What is asked:
Could every line of the data be printed exactly as it reads?

## Begin Information provided

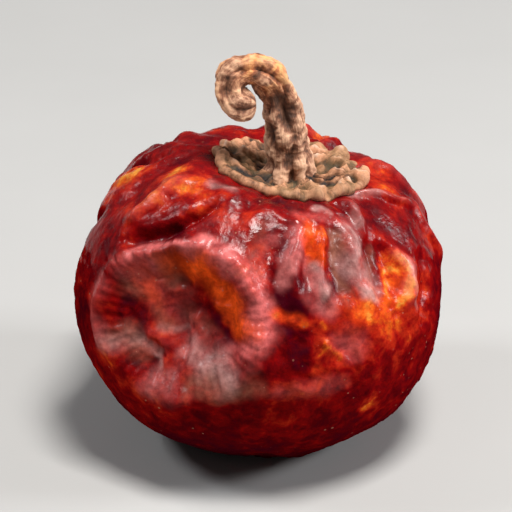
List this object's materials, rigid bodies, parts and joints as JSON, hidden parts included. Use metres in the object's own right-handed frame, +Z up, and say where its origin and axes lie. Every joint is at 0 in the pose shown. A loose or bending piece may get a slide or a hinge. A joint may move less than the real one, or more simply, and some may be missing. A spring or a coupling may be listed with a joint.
{
  "type": "dried gundu chili",
  "caption": "Round dried red chili with a dented, wrinkled, glossy skin, a ruffled calyx in the hollow of its shoulder and a hooked stem, resting on its flattened base",
  "frame": {"origin": "the middle of the flat patch under the pod that the chili rests on", "axes": "+Z up, away from the surface it rests on; -Y towards the front, the side with the large round dent; +X to the right seen from the front"},
  "size_m": [0.0274, 0.0268, 0.0303],
  "materials": {
    "pod_skin": "glossy, wrinkled dried fruit skin, deep red with orange mottling",
    "calyx_husk": "matt dry husk, grey-olive brown",
    "stem_bark": "matt dry stalk with grooves along it, straw brown"
  },
  "bodies": {
    "root": {"pod": "pod_skin", "calyx": "calyx_husk", "stem": "stem_bark"}
  },
  "joints": []
}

## End Information provided

Output below:
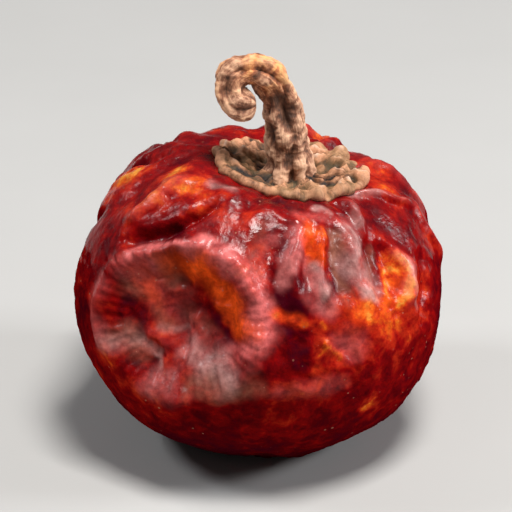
List this object's materials, rigid bodies, parts and joints as JSON, hidden parts included. Use metres in the object's own right-handed frame, +Z up, and say where its origin and axes lie. Every joint is at 0 in the pose shown. A loose or bending piece may get a slide or a hinge. A joint may move less than the real one, or more simply, and some may be missing. A spring or a coupling may be listed with a joint.
{
  "type": "dried gundu chili",
  "caption": "Round dried red chili with a dented, wrinkled, glossy skin, a ruffled calyx in the hollow of its shoulder and a hooked stem, resting on its flattened base",
  "frame": {"origin": "the middle of the flat patch under the pod that the chili rests on", "axes": "+Z up, away from the surface it rests on; -Y towards the front, the side with the large round dent; +X to the right seen from the front"},
  "size_m": [0.0274, 0.0268, 0.0303],
  "materials": {
    "pod_skin": "glossy, wrinkled dried fruit skin, deep red with orange mottling",
    "calyx_husk": "matt dry husk, grey-olive brown",
    "stem_bark": "matt dry stalk with grooves along it, straw brown"
  },
  "bodies": {
    "root": {"pod": "pod_skin", "calyx": "calyx_husk", "stem": "stem_bark"}
  },
  "joints": []
}